The resort’s indoor swimming pool has folding floor-to-ceiling glass doors that open to the terrace and gardens in warm weather.

In Slackwater Terroir, for example, Noller incorporates soil pigments and the underlying saprolite rock, all of which were collected during the hotel’s excavation. He mixes these in an acrylic medium. The last of the work’s five geologically accurate panels depicts the site of the Allison today on the ancient lake bed.

Another centerpiece artwork tells a story about the Allison, its terrain, and architecture. Located in the hotel’s restaurant, a fused-glass, aluminum, and wood wall sculpture is a stylized aerial view of the hotel’s three wings. The artist, Gil Reynolds, has created glassworks for more than 40 years and works out of a studio about two miles from the resort.

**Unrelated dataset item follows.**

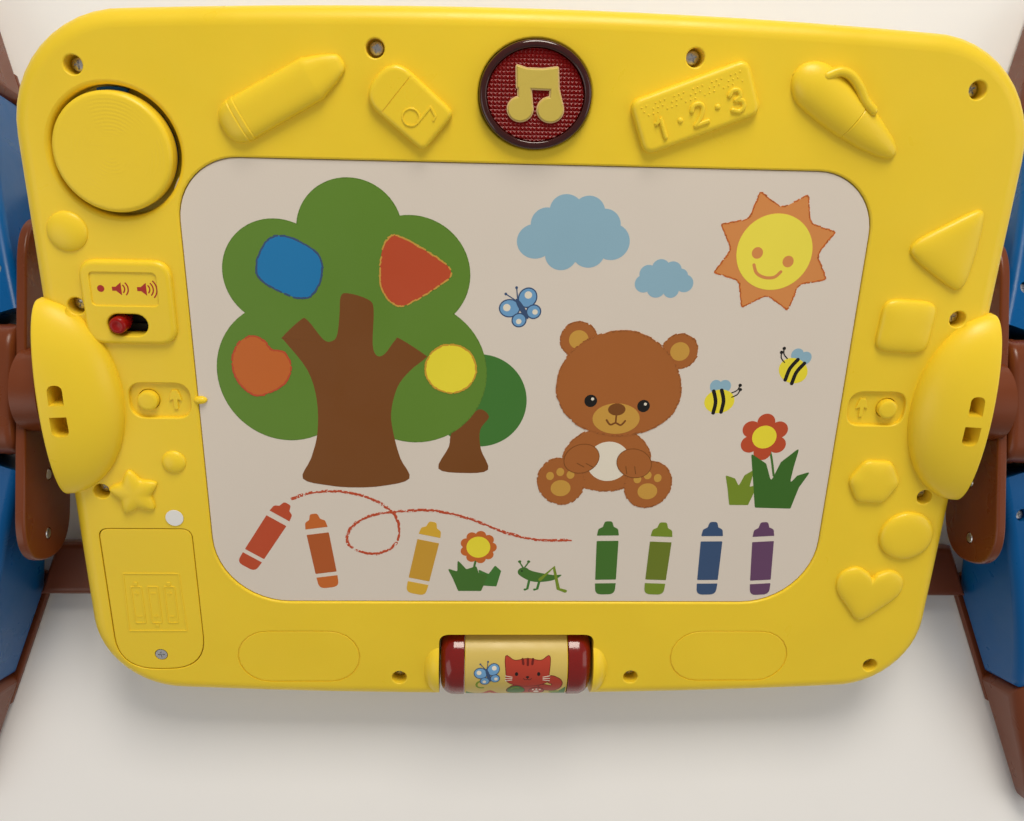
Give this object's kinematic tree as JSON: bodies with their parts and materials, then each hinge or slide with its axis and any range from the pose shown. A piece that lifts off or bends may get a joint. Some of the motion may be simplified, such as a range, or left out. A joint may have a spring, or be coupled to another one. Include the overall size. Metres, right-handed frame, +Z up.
{
  "type": "kids drawing activity board on a tilting floor stand",
  "caption": "Child's electronic drawing board with note button, spinner, roller and volume switch, tilting on a low floor stand.",
  "frame": {"origin": "on the floor, under the middle of the tilt axis, midway between the four feet", "axes": "+X to the right seen from the drawing side, +Y to the rear, where the board is raised, +Z up"},
  "size_m": [0.7674, 0.5258, 0.173],
  "materials": {
    "yellow_plastic": "moulded, semi-gloss, light scuffs",
    "white_panel": "smooth printed drawing surface",
    "red_lens": "translucent, faceted, glossy",
    "dark_red_plastic": "translucent, glossy",
    "red_plastic": "moulded, glossy",
    "blue_plastic": "moulded, semi-gloss",
    "brown_plastic": "moulded, satin",
    "black_plastic": "moulded",
    "circuit_board": "solder mask",
    "sticker": "adhesive label",
    "battery_jacket": "printed jacket",
    "steel": "zinc plated"
  },
  "bodies": {
    "stand": {"side_frame_left": "brown_plastic", "hub_plate_left": "brown_plastic", "leg_cover_front_left": "blue_plastic", "foot_shoe_front_left": "brown_plastic", "leg_cover_rear_left": "blue_plastic", "foot_shoe_rear_left": "brown_plastic", "side_frame_right": "brown_plastic", "hub_plate_right": "brown_plastic", "leg_cover_front_right": "blue_plastic", "foot_shoe_front_right": "brown_plastic", "leg_cover_rear_right": "blue_plastic", "foot_shoe_rear_right": "brown_plastic", "cross_bar_front": "brown_plastic", "cross_bar_rear": "brown_plastic"},
    "board": {"front_casing": "yellow_plastic", "back_casing": "yellow_plastic", "drawing_panel": "white_panel", "round_sticker": "sticker", "case_screw_1": "steel", "case_screw_2": "steel", "case_screw_3": "steel", "case_screw_4": "steel", "case_screw_5": "steel", "case_screw_6": "steel", "case_screw_7": "steel", "case_screw_8": "steel", "case_screw_9": "steel", "case_screw_10": "steel", "case_screw_11": "steel", "note_lamp": "white_panel", "note_switch": "black_plastic", "volume_switch": "black_plastic", "battery_box": "black_plastic", "speaker": "black_plastic", "note_circuit_board": "circuit_board", "main_circuit_board": "circuit_board", "release_spring_left": "steel", "release_spring_right": "steel", "battery_1": "battery_jacket", "battery_2": "battery_jacket", "battery_3": "battery_jacket"},
    "note_button": {"note_lens": "red_lens", "note_rim": "dark_red_plastic", "note_emblem": "yellow_plastic"},
    "spinner": {"spinner_disc": "yellow_plastic", "spinner_ring": "blue_plastic", "spinner_dial": "blue_plastic", "spinner_axle": "steel"},
    "volume": {"volume_knob": "red_plastic"},
    "release_left": {"release_button_left": "yellow_plastic"},
    "latch_left": {"latch_bolt_left": "black_plastic"},
    "release_right": {"release_button_right": "yellow_plastic"},
    "latch_right": {"latch_bolt_right": "black_plastic"},
    "battery_cover": {"battery_door": "yellow_plastic", "battery_door_screw": "steel"},
    "roller": {"roller_drum": "yellow_plastic", "roller_cap_left": "dark_red_plastic", "roller_cap_right": "dark_red_plastic", "roller_axle": "steel"}
  },
  "joints": [
    {"name": "board_tilt", "type": "hinge", "parent": "stand", "child": "board", "pos_m": [0, 0, 0.095], "axis": [1, 0, 0], "range_deg": [-20, 4]},
    {"name": "note_press", "type": "slide", "parent": "board", "child": "note_button", "axis": [0, 0.342, -0.9397], "range_m": [0, 0.0025], "stiffness_N_per_m": 400, "springref_m": -0.001},
    {"name": "spinner_turn", "type": "hinge", "parent": "board", "child": "spinner", "pos_m": [-0.194, 0.10998, 0.15099], "axis": [0, -0.342, 0.9397], "continuous": true},
    {"name": "volume_slide", "type": "slide", "parent": "board", "child": "volume", "axis": [1, 0, 0], "range_m": [0, 0.0086]},
    {"name": "release_left_press", "type": "slide", "parent": "board", "child": "release_left", "axis": [0, 0.342, -0.9397], "range_m": [0, 0.003], "stiffness_N_per_m": 300, "springref_m": -0.001},
    {"name": "latch_left_slide", "type": "slide", "parent": "board", "child": "latch_left", "axis": [1, 0, 0], "range_m": [0, 0.0035]},
    {"name": "release_right_press", "type": "slide", "parent": "board", "child": "release_right", "axis": [0, 0.342, -0.9397], "range_m": [0, 0.003], "stiffness_N_per_m": 300, "springref_m": -0.001},
    {"name": "latch_right_slide", "type": "slide", "parent": "board", "child": "latch_right", "axis": [-1, 0, 0], "range_m": [0, 0.0035]},
    {"name": "battery_cover_open", "type": "hinge", "parent": "board", "child": "battery_cover", "pos_m": [-0.203, -0.0746, 0.0836], "axis": [-1, 0, 0], "range_deg": [0, 80]},
    {"name": "roller_spin", "type": "hinge", "parent": "board", "child": "roller", "pos_m": [0, -0.15552, 0.0384], "axis": [1, 0, 0], "continuous": true}
  ],
  "couplings": [
    {"joint": "latch_left_slide", "follows": "release_left_press", "ratio": 1.1666},
    {"joint": "latch_right_slide", "follows": "release_right_press", "ratio": 1.1666}
  ]
}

Ken Austin III, son of hotel founder Joan Austin, designed and handcrafted a number of artworks at the Allison, including the private dining table at JORY, with a chestnut top and stainless steel bottom. “The warmth of the honey brown wood plays off the cool stainless base in a combination that reflects the kitchen’s wood-fired stove and stainless steel fixtures,” he says. Photo courtesy of the Allison Inn & Spa

“My work is site-specific, so I try to connect to what the architect is saying, and the piece becomes a harmonious composition with the existing structure,” he says. “I love paradoxes and possibilities — embracing the juxtaposition of contrasting elements,” he says.

In Timeless Flight, three rectangular glass panels are framed by locally-gathered cherry branches, affirming the importance of the Willamette Valley’s agriculture and its rich soil; a deep sky-blue glass disk references the Allison’s spiral staircase. The area’s vineyards are suggested by rows of parallel aluminum slats that support the glassworks. Reynolds made the textured molds to shape the glass by creating water-formed ripples on a sandy riverbank along the Oregon coast. “I want the panels to express, through local colors and textures, the breadth of glacier movements, how the topsoil came down to form our area — a sense of motion over millennia.”